■ **EXERCISE AIM**
What is the number of lines in the data that hold the string "handed"? Reply with that number only.

· · · · · · ·

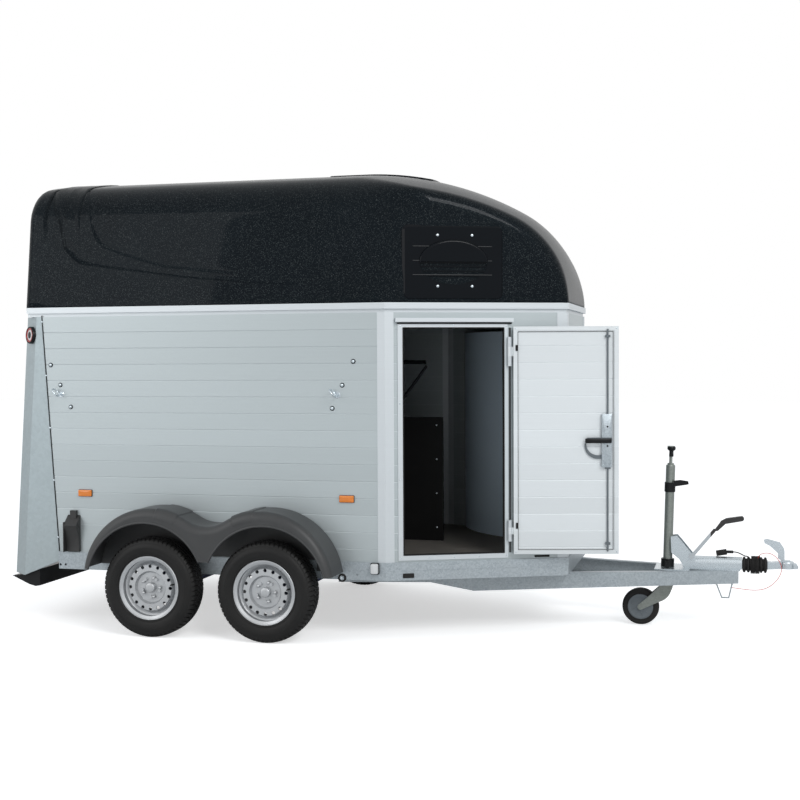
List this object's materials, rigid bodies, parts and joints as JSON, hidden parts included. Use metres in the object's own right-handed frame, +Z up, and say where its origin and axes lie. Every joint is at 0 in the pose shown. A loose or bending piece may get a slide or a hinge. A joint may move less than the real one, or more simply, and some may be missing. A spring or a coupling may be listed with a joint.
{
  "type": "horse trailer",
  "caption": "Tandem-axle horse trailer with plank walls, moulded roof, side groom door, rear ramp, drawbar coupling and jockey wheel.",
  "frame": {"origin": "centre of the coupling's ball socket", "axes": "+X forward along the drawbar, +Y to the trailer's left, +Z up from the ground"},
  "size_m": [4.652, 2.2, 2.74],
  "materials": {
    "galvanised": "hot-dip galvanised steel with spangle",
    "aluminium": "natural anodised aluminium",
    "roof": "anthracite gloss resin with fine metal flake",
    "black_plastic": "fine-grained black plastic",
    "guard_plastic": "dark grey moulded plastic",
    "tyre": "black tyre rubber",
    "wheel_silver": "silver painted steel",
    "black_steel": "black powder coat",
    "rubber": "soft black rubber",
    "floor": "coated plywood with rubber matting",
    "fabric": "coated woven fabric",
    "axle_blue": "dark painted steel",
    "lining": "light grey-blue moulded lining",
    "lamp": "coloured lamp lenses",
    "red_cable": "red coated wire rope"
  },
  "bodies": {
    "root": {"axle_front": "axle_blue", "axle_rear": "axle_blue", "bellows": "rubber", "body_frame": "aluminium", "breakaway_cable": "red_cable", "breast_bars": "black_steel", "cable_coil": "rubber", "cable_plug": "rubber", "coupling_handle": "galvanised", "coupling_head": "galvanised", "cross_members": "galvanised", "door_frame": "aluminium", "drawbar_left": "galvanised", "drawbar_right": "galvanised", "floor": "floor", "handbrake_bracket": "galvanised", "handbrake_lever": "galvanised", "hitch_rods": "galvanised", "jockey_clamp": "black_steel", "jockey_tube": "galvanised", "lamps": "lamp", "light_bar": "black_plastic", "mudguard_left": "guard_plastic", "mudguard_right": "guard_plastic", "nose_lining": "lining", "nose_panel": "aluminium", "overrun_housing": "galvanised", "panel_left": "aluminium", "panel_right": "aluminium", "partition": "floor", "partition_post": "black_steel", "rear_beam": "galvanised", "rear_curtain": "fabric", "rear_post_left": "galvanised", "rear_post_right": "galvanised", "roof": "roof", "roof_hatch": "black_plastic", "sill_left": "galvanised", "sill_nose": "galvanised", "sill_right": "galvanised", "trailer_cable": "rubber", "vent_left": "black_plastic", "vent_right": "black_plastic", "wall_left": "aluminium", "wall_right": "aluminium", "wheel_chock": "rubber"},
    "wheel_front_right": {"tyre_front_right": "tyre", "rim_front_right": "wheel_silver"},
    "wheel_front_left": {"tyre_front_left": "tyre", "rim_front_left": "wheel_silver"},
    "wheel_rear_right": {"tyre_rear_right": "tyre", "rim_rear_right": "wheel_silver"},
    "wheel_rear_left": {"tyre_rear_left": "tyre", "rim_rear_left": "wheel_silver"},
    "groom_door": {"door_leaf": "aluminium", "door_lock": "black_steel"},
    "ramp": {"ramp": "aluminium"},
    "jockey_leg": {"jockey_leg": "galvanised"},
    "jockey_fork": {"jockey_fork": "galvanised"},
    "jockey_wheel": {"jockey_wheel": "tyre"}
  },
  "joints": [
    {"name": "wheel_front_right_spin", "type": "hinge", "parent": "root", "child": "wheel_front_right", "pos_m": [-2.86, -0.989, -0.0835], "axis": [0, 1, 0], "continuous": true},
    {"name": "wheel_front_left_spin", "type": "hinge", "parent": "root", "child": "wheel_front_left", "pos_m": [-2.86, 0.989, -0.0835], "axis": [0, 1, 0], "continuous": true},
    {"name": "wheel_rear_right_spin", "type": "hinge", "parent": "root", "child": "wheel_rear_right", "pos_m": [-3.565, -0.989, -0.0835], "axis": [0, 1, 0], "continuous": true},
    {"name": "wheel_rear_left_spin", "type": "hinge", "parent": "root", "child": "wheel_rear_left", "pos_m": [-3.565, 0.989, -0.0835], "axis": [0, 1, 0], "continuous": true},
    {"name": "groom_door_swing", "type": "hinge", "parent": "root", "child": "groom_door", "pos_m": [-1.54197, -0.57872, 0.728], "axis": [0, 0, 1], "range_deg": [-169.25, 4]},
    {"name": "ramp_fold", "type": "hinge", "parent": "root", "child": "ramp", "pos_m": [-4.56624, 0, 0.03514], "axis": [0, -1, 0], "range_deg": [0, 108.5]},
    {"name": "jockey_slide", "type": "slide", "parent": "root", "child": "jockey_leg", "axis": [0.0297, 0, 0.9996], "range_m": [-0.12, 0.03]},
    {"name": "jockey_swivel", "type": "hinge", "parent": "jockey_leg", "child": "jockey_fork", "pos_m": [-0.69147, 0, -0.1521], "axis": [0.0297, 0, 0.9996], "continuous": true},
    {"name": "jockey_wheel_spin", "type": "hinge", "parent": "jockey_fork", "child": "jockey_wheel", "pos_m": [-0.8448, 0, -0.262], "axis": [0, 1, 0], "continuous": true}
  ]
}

· · · · · · ·

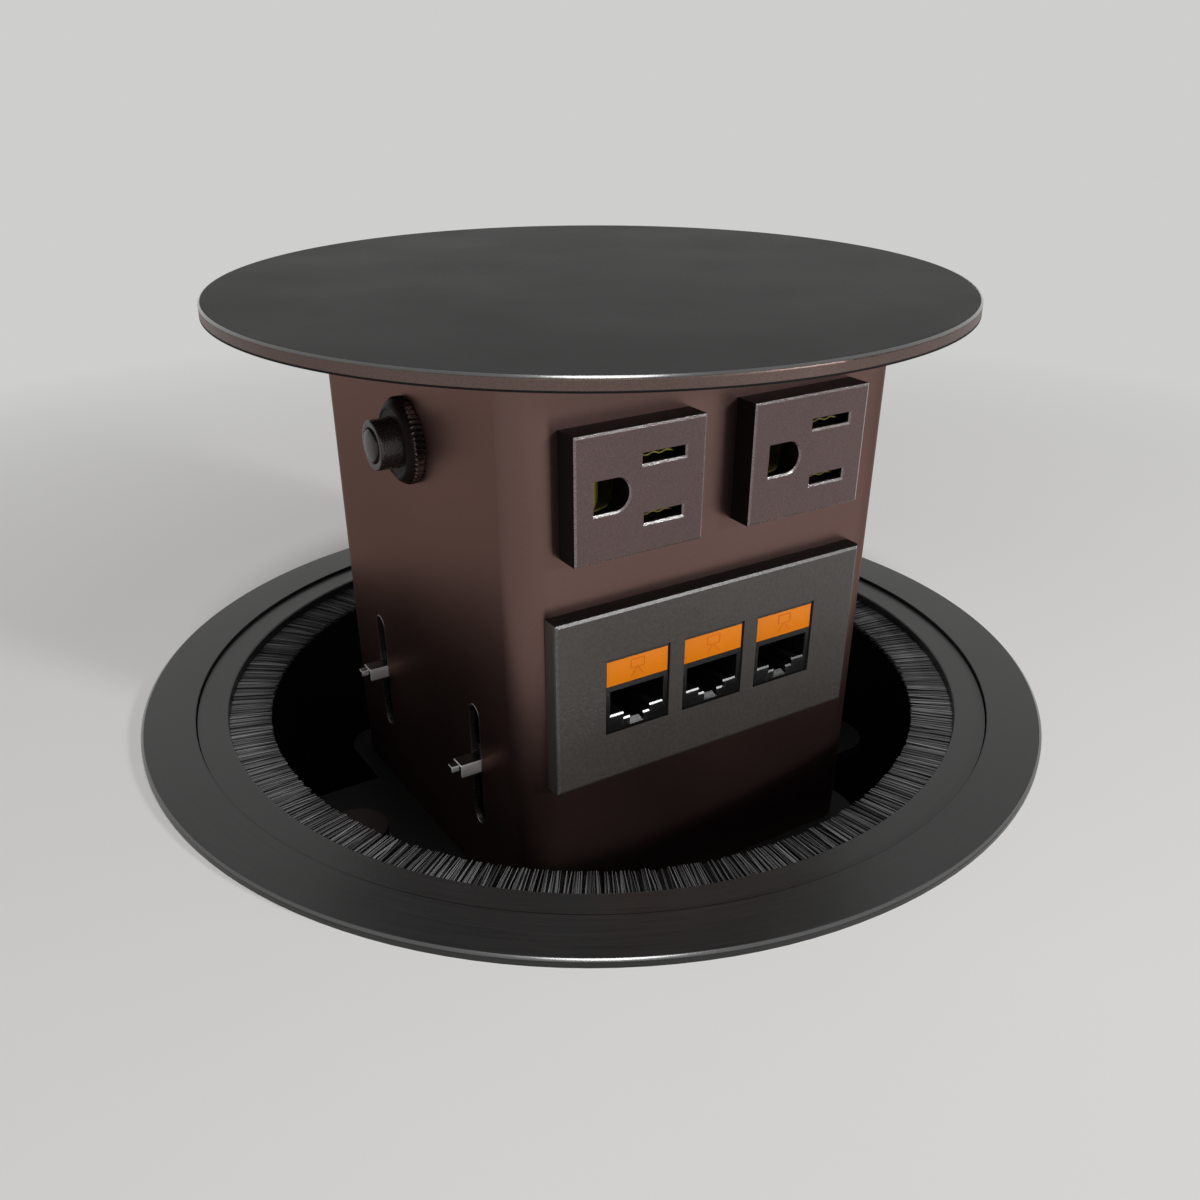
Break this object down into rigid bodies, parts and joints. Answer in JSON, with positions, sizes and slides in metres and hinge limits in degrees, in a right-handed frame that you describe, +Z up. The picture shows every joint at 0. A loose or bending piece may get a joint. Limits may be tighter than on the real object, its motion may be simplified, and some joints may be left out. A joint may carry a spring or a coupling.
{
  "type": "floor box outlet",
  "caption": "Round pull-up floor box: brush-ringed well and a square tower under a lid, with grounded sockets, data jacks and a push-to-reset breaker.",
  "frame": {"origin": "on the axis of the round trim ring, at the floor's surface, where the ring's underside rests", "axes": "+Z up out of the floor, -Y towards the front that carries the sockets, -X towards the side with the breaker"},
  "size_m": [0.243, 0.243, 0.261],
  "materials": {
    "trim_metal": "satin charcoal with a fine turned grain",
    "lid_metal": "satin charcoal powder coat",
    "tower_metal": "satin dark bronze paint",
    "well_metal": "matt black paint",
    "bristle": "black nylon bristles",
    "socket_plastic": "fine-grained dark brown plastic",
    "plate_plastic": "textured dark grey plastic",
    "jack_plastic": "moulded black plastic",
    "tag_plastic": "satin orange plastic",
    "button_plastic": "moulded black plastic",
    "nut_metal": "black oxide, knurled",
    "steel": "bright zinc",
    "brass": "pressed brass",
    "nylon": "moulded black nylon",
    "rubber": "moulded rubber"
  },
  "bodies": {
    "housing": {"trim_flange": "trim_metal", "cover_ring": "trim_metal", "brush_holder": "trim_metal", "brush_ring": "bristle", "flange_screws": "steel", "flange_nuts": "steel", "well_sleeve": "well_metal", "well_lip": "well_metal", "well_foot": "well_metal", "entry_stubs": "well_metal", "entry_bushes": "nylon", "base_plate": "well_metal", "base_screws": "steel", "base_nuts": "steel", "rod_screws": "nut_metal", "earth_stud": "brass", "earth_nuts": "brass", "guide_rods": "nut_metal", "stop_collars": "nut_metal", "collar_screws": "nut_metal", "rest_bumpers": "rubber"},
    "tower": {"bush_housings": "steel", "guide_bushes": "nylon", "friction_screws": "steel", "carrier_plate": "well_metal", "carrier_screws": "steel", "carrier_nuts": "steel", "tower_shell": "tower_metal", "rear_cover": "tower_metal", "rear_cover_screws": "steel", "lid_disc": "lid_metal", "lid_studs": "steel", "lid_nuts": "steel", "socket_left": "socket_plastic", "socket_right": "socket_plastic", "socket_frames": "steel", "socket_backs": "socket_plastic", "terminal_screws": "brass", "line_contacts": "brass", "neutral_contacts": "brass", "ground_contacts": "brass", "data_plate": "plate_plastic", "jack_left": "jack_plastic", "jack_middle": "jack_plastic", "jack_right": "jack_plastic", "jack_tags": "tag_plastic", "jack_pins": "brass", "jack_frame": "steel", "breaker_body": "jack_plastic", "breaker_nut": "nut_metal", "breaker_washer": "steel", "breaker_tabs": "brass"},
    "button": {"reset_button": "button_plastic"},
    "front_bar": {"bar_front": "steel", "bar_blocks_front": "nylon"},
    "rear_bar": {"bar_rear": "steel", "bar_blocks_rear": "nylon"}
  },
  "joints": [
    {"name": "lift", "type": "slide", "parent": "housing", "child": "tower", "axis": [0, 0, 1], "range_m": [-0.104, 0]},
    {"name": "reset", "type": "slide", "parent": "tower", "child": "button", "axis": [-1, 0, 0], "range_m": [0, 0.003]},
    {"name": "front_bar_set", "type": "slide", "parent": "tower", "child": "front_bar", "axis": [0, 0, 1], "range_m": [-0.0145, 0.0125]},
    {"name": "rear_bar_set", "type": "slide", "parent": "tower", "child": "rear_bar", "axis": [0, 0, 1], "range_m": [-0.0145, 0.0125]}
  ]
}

· · · · · · ·

■ **THE SOLUTION**
2